Let’s be fair. The Tahrir youths were up against two well-entrenched patronage networks. They had little time to build grass-roots networks in a country as big as Egypt. That said, though, they could learn about leadership and the importance of getting things done by studying Turkey’s Islamist Justice and Development Party, known as A.K.P. It has been ruling here since 2002, winning three consecutive elections.

What even the A.K.P.’s biggest critics will acknowledge is that it has transformed Turkey in a decade into an economic powerhouse with a growth rate second only to China. And it did so by unlocking its people’s energy — with good economic management and reformed universal health care, by removing obstacles and creating incentives for business and foreign investment, and by building new airports, rail lines, roads, tunnels, bridges, wireless networks and sewers all across the country. A Turkish journalist who detests the A.K.P. confessed to me that she wished the party had won her municipal elections, because she knew it would have improved the neighborhood.

But here’s the problem: The A.K.P.’s impressively effective prime minister, Recep Tayyip Erdogan, has not only been effective at building bridges but also in eliminating any independent judiciary in Turkey and in intimidating the Turkish press so that there are no more checks and balances here. With the economic decline of the European Union, the aborting of Turkey’s efforts to become an E.U. member and the need for America to have Turkey as an ally in managing Iraq, Iran and Syria, there are also no external checks on the A.K.P.’s rising authoritarianism. (Erdogan announced out of the blue last week that he intended to pass a law severely restricting abortions.)

So many conversations I had with Turks here ended with me being told: “Just don’t quote me. He can be very vindictive.” It’s like China.

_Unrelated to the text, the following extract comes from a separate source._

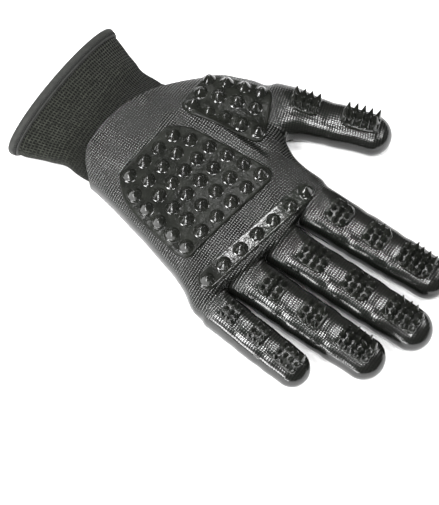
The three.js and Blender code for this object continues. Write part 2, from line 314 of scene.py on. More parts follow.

This isn’t good. If Erdogan’s “Sultanization” of Turkey continues unchecked, it will soil his truly significant record and surely end up damaging Turkish democracy. It will also be bad for the region because whoever wins the election in Egypt, when looking for a model to follow, will see the E.U. in shambles, the Obama team giving Erdogan a free pass and Turkey thriving under a system that says: Give your people growth and you can gradually curb democratic institutions and impose more religion as you like.


Readers shared their thoughts on this article.
    • blackmamba
    • IL
    NYT Pick

    "Arab Democracy" ?

    Is that like " Jewish Democracy" or " Christian Democracy"?

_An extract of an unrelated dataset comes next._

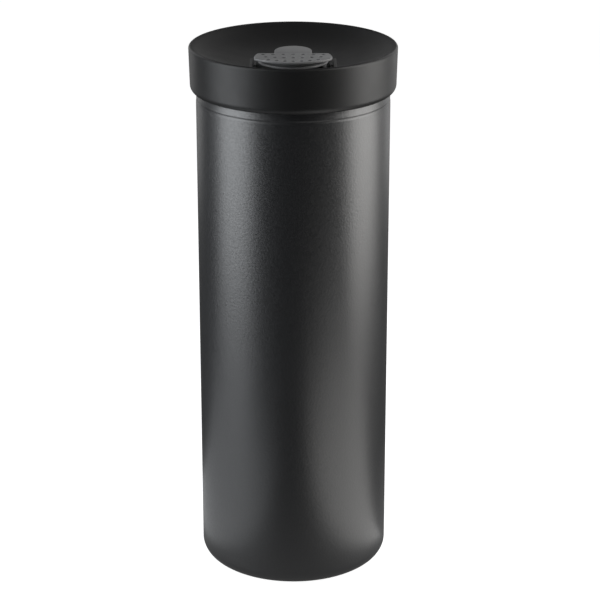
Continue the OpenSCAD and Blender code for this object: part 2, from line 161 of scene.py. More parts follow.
class LeverSizes(PropertyGroup):
    """Sizes of the rocker lever."""

    front: length("Front reach", "Distance from the axis to the grip plate's front", -low("flip_lever").y)
    plate_length: length("Plate length", "Length of the grip plate, front to back", 14.4 * MM)
    front_radius: length("Front radius", "Radius of the grip plate's front edge", 19.5 * MM)
    end_radius: length("End radius", "Radius of the grip plate's ends", high("flip_lever").x)
    end_back: length("End setback", "Distance from the plate's front to the centre of its ends", 8.4 * MM)
    plate: length("Plate thickness", "Thickness of the grip plate", 0.9 * MM)
    proud: length("Proud height", "Height of the grip plate above the rim", 1.7 * MM)
    wall: length("Finger wall", "Height of the wall under the plate", 2.2 * MM)
    lean: length("Wall lean", "How far the finger wall leans in from top to bottom", 1.2 * MM)
    finger: length("Finger groove", "Depth of the groove for a fingertip", 0.9 * MM)
    tab_radius: length("Tab radius", "Radius of the thumb tab's round end", 7.0 * MM)
    tab_length: length("Tab length", "Length of the thumb tab behind the plate", 11.4 * MM)
    tab: length("Tab thickness", "Thickness of the thumb tab", 1.6 * MM)
    tab_tilt: angle("Tab tilt", "Angle at which the tab rises to the back", 1.0)
    barrel: length("Barrel radius", "Radius of the hinge barrel", 2.9 * MM)
    neck: length("Neck length", "Length of the neck in front of the hinge pin", 4.5 * MM)
    pin_gap: length("Pin clearance", "Radial clearance between pin and barrel", 0.06 * MM)
    dimple: length("Dimple radius", "Radius of each grip dimple", 0.8 * MM)
    dimple_deep: length("Dimple depth", "Depth of each grip dimple", 0.6 * MM)
    dimple_pitch: length("Dimple pitch", "Distance between the columns of dimples", 3.75 * MM)


class Finishes(PropertyGroup):
    """Colours and gloss of the finishes."""

    coat: colour("Powder coat", "Colour of the coated steel", (0.0105, 0.0110, 0.0122))
    coat_rough: share("Coat roughness", "Roughness of the powder coat", 0.38)
    lid: colour("Lid plastic", "Colour of the lid's plastic", (0.0080, 0.0080, 0.0082))
    lid_rough: share("Lid roughness", "Roughness of the lid's plastic", 0.46)
    # painted sheen: the lever gets a grey far lighter than the lid's black plastic, standing in for the
    # back light that its flat top reflects
    lever: colour("Lever plastic", "Colour of the lever's plastic", (0.20, 0.20, 0.203))
    lever_rough: share("Lever roughness", "Roughness of the lever's plastic", 0.38)
    insert: colour("Insert plastic", "Colour of the threaded insert", (0.014, 0.014, 0.015))
    silicone: colour("Silicone", "Colour of the gasket and the stoppers", (0.022, 0.022, 0.023))
    steel: colour("Steel", "Colour of the bare steel", (0.62, 0.62, 0.63))
    foam: colour("Foam", "Colour of the foam in the lid", (0.74, 0.74, 0.72))


class StudioSettings(PropertyGroup):
    """Camera, lights and floor."""

    eye: FloatVectorProperty(name="Camera place", description="Where the camera stands",
                             default=(0.0, -0.790, 0.400), size=3, unit="LENGTH", subtype="TRANSLATION")
    pitch: angle("Camera pitch", "How far the camera looks down", 20.26)
    yaw: angle("Camera yaw", "How far the camera turns to the right", 0.19)
    lens: FloatProperty(name="Focal length", description="Focal length of the lens in millimetres",
                        default=126.54, min=10.0)
    left_power: watts("Left light", "Power of the left soft box", 2.3)
    right_power: watts("Right light", "Power of the right soft box", 2.4)
    left_edge_power: watts("Left edge light", "Power of the panel behind on the left", 0.32)
    right_edge_power: watts("Right edge light", "Power of the panel behind on the right", 0.42)
    back_power: watts("Back panel", "Power of the wide panel behind", 1.0)
    floor_radius: length("Floor radius", "Radius of the round floor", 6.0)
    segments: IntProperty(name="Roundness", description="Flat sides in a full turn of a round piece",
                          default=192, min=48, max=512)


# ---------------------------------------------------------------- mesh helpers

def arc(cx, cz, radius, start, end, steps=10):
    """Points of an arc round (cx, cz), between two angles in degrees."""
    turns = [math.radians(start + (end - start) * i / steps) for i in range(steps + 1)]
    return [(cx + radius * math.cos(t), cz + radius * math.sin(t)) for t in turns]


def softened(points, steps=5):
    """Closed outline whose corners that carry a third number are rounded to that radius."""
    out = []
    count = len(points)
    for i, point in enumerate(points):
        here = Vector(point[:2])
        if len(point) < 3 or point[2] <= 0:
            out.append(tuple(here))
            continue
        back = Vector(points[i - 1][:2]) - here
        ahead = Vector(points[(i + 1) % count][:2]) - here
        bend = back.angle(ahead)
        reach = min(point[2] / math.tan(bend / 2), 0.49 * back.length, 0.49 * ahead.length)
        start, end = here + back.normalized() * reach, here + ahead.normalized() * reach
        radius = reach * math.tan(bend / 2)
        inward = (back.normalized() + ahead.normalized()).normalized()
        middle = here + inward * (radius / math.sin(bend / 2))
        for k in range(steps + 1):
            spoke = (start - middle).lerp(end - middle, k / steps)
            out.append(tuple(middle + spoke.normalized() * radius))
    return out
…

    Or is it like the "democracy" in apartheid South Africa and slavery/Jim Crow America?

    Or the democracy in the People's Republics of the world?

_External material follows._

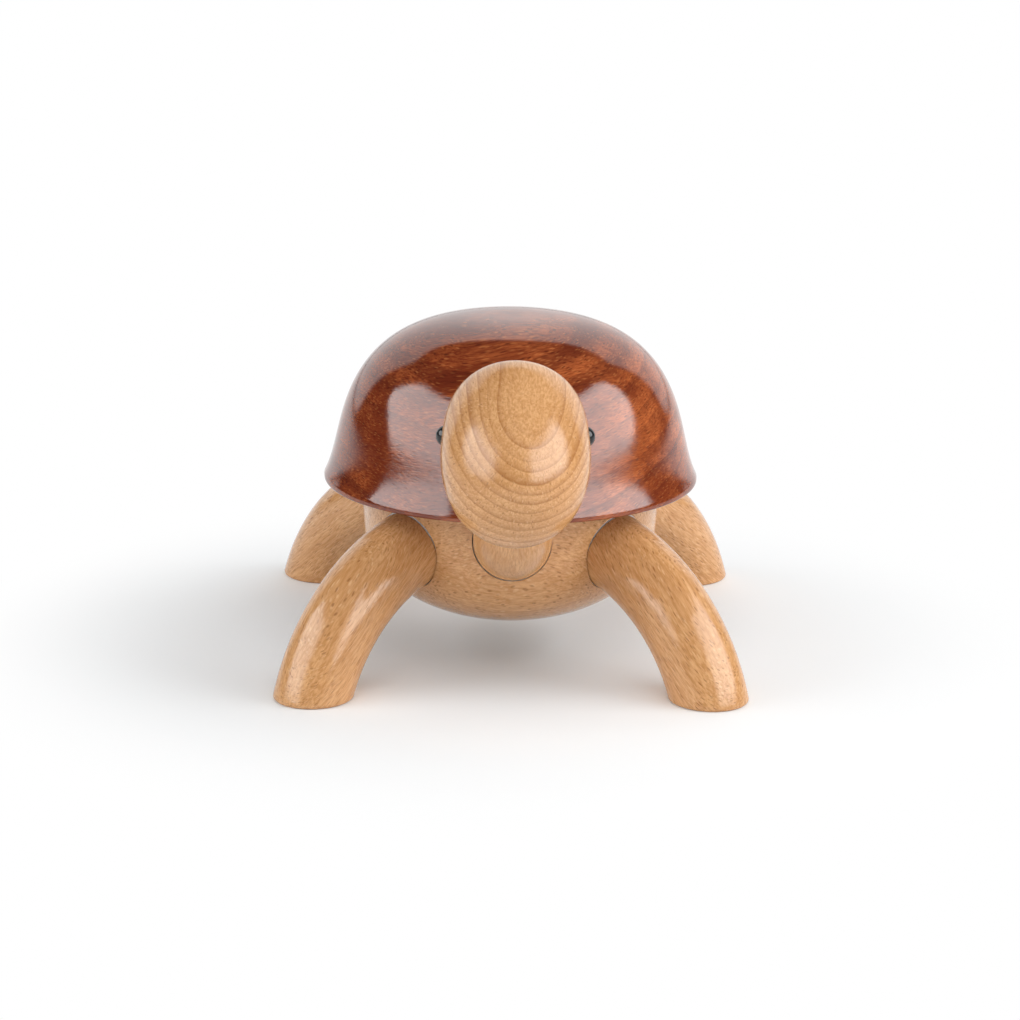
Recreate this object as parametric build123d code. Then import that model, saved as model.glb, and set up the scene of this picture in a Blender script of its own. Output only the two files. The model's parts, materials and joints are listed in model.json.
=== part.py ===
from build123d import *
import os
from math import acos, cos, degrees, exp, pi, radians, sin, tan

# A turtle figurine of turned and bent wood. A glossy dark shell caps a beech bowl, and four bent legs
# and a bent neck turn on studs through the bowl's wall. The head is a turned egg on top of the neck.
# Millimetres and degrees, +Z up, the face towards -Y, the floor at z = 0, the origin under the middle.

os.makedirs("parts", exist_ok=True)

overrun = 1.0            # how far every cut runs past the face that it opens
glue_gap = 0.05          # round each glued peg, stud, felt and bead
running_gap = 0.05       # round each stud or dowel that turns in its bore
seat_gap = 0.05          # between flat faces that turn on each other
blind_gap = 1.0          # left at the bottom of each blind hole
quarter_turn = 90
half_turn = 180

# Shell: a turned dome whose sides flare out to a thin lip
rim_radius = 46.9
rim_flare = 3.5          # how far the lip stands out beyond the line of the sides
dome_height = 40.2
dome_plan_power = 2.9
dome_height_power = 2.55
flare_fall = 7.0         # height over which the flare dies away
lip_height = 1.2
lip_round = 0.6
crown_wall = 8.0         # wood left above the hollow
dome_steps = 18

# Bowl: the turned body, with a straight band above a half-ellipsoid belly
bowl_top = 43.2          # height of the joint with the shell above the floor
rim_overhang = 9.3       # of the shell beyond the bowl
band_height = 13.5
band_taper = 0.8
belly_depth = 21.8
spigot_shoulder = 7.6    # flat of the joint outside the ring that centres the shell
spigot_height = 3.0
spigot_gap = 0.1
spigot_wall = 8.0        # from there in to the well that the nuts are reached through
well_depth = 21.2

# Bars: legs and neck are the same round stock, cut from turned rings
bar_radius = 9.5
bar_round = 0.6
foot_round = 0.9
recess_margin = 0.5      # of the flat-bottomed recess in the bowl round the end of each bar
leg_seat_inset = 2.8     # of the leg's end, in from the bowl's widest line
leg_rim_gap = 2.5        # from the top of the leg up to the joint with the shell
front_leg_angle = 45.0   # seen from above, between the cross axis and the leg
rear_leg_angle = 49.5
front_leg_slope = 15.0   # below level, where the leg leaves the bowl
rear_leg_slope = 4.0
front_bend_radius = 47.5
rear_bend_radius = 51.2
neck_seat_inset = 4.6
neck_rise = 1.7          # of the top of the neck above the joint
neck_slope = 15.0        # above level, where the neck leaves the bowl
neck_bend = 45.0
neck_run = 2.6           # straight stretch between the recess and the bend
notch_margin = 1.0       # round the neck, where the shell's edge is cut for it
notch_spread = 9.0       # half-angle of that cut

# Head: a turned egg, nose end forward and down
head_radius = 17.4
nose_length = 23.4       # from the egg's widest line to the tip of its nose
crown_length = 20.8      # and back to its crown
head_slope = 37.0
nose_power = 2.25
crown_power = 3.0        # the crown is blunter than an ellipse
crown_taper = 0.8        # and a little slimmer than the nose
head_steps = 10
head_rim_gap = 0.5       # seen from above, between the shell's edge and the egg's widest line
head_flat_inset = 3.4    # of the flat that sits on the neck, in from the egg's widest line
head_flat_gap = 0.3
head_flat_margin = 0.5   # of that flat beyond the neck
dowel_radius = 4.0
dowel_in_neck = 11.0
dowel_in_head = 10.0

# Eyes: black beads on short pins
eye_radius = 2.5
eye_inset = 1.4          # of each bead's middle, in from the egg's widest line
eye_back = 4.6           # behind the egg's middle, along its axis
eye_up = 0.4
eye_pin_radius = 0.8
eye_pin_length = 6.0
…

    What happens to you if you if you are not part of the group that modifies democracy?

    What happens to you if you are part of that group but do not agree with your fellows?
    • Trillian
    • New York City
    NYT Pick

    Facebook and Twitter have always been, and always will be, empty, enervating and worthless tools that discourage action and involvement. They're actually worse than doing nothing because at least if you do nothing you can't have the illusion that you're doing something.
    • blackmamba
    • IL
    NYT Pick

    They must feel like all of those Americans who had such high hopes on July 5, 1776.

    Only to realize that all of the high minded rhetoric about liberty, freedom, democracy, equality and unalienable rights was only intended to apply to white Protestant men from North/West Europe who owned land.

    And they also must realize that America favors the rights intended by it's Founding Father's for some people somewhere to some extent some of the time.

    History is a tale of human nature written in blood and tears to match the reality with the rhetoric.

    It is all very ordinary. Nothing exceptional unless you presume that human nature is selfish and callous.

    But all we see is altruism, compassion, honor, respect, love, trust and beauty in the mirror.
    • f.azzarto03parknyc
    • Newton,MA
    NYT Pick

    Mr. Friedman, as much as you would like everyone in the world to be as “Free” as we are in the US you continue to ignore the long, history that is Egypt, Syria, Iraq, Iran and more than any country, is Turkey.
    In the “Non-USA” nations, history is on their side. We are children in history’s timeline.
    Istanbul is the face of that long history. You just do not get it!
    Democracy as practiced in the USA is not and should not be the way other countries of this diverse world and especially the Middle East and Turkey should, will and must function and live.
    America’s hubris is our greatest Achilles Heel.
    And you put too much into the Facebook Bubble.
    In 5 years the next generation will barely remember it as my generation only faintly recalls the slide rule. The internet has yet to mature. Steve Jobs understood it but didn’t have the gift of time to see his dreams come true.
    Real Change has yet to come.
    The world will mature when you see the World Summer Olympics celebrated in Tel Aviv or Teheran.
    Facebook is a small blip on the Timeline that is humanity’s very long history.
    • Petey Tonei
    • Massachusetts
    NYT Pick

    Not so fast. History has Proven that everything is in a state of flux, there is no such thing as permanent. And there is nothing as powerful as hope, human spirit. Six hundred years, thousand years, two thousand years...these are still pretty recent in relative terms of human history on earth.